As long as property deflation continues in Japan and the rest of Asia, U.S. stock market multiples will be safe, even at today's high levels. Right now it does not look as if Japan is going to check the deflation. Last month Japan elected a new prime minister, Keizo Obuchi, who appointed 78-year-old Kiichi Miyazawa as finance minister. Miyazawa has already tipped his hand that he intends to attack the Japanese economy in the same futile way his predecessors have done: with fiscal stimulus. But consumer and corporate tax cuts are not going to solve Japan's problems. The country needs aggressive monetary expansion, and until that happens Japan's problems will continue—and so will our good luck.

How high should multiples be? The current ten-year Treasury bond yield of 5.5% implies an aftertax cost of equity capital of 9.06% for the S&P 500. Return on equity is just under 20%, and growth is running about 6.5%. My colleagues Deborah Allen and Paul Davis have estimated that at these levels the intrinsic value of the S&P 500 index today, i.e., the present value of its free cash flows, implies a P/E of 26 to 28.
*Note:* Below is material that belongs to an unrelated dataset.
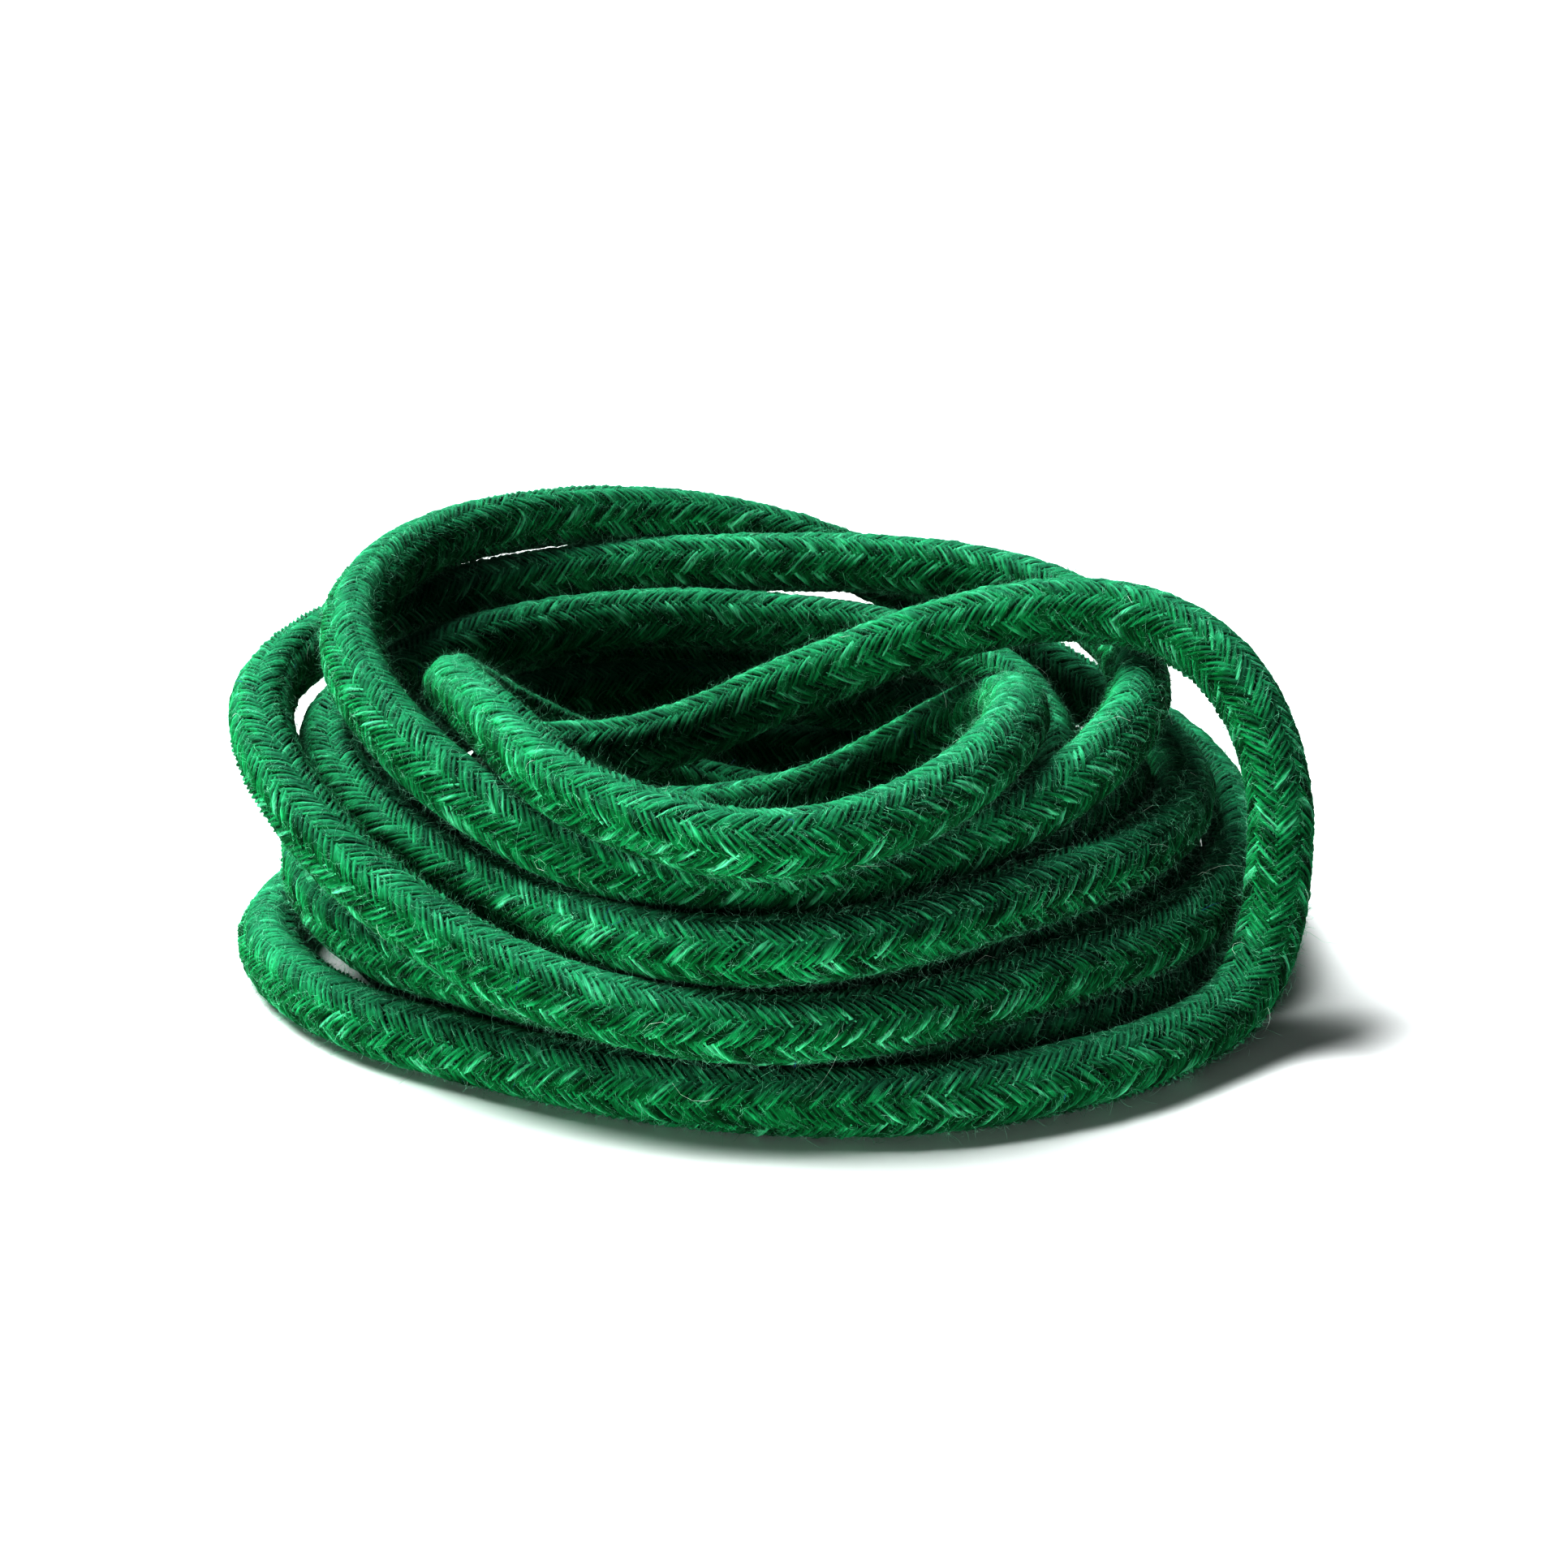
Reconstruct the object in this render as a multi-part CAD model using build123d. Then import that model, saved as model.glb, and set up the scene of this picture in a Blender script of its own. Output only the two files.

So, assuming that Japan remains mired in deflation, the chief risk in the U.S. stock market is unrealistic earnings expectations. For more than a decade, U.S. companies have reported that earnings were growing faster than sales, but this era is ending. Tight labor markets in the U.S. mean that employers are no longer able to increase earnings by firing people or reducing their pay. And the restructuring story has run its course. This means earnings will grow at about the same rate as sales, or 5% per year.

From now on companies are going to have to earn their profit growth the old-fashioned way, by selling more products to customers. Unfortunately, we have trained an entire generation of managers to make money by firing people and restructuring balance sheets. There is a shortage of broadly trained operating managers good at product development and marketing rather than cost-cutting. These managers will become increasingly valuable in the next phase of the bull market.

Five percent earnings growth doesn't mean the stock market is going to fall apart. It means that investors can no longer count on index funds. Old-fashioned stock pickers who know a company cold before they buy it are going to enjoy this market.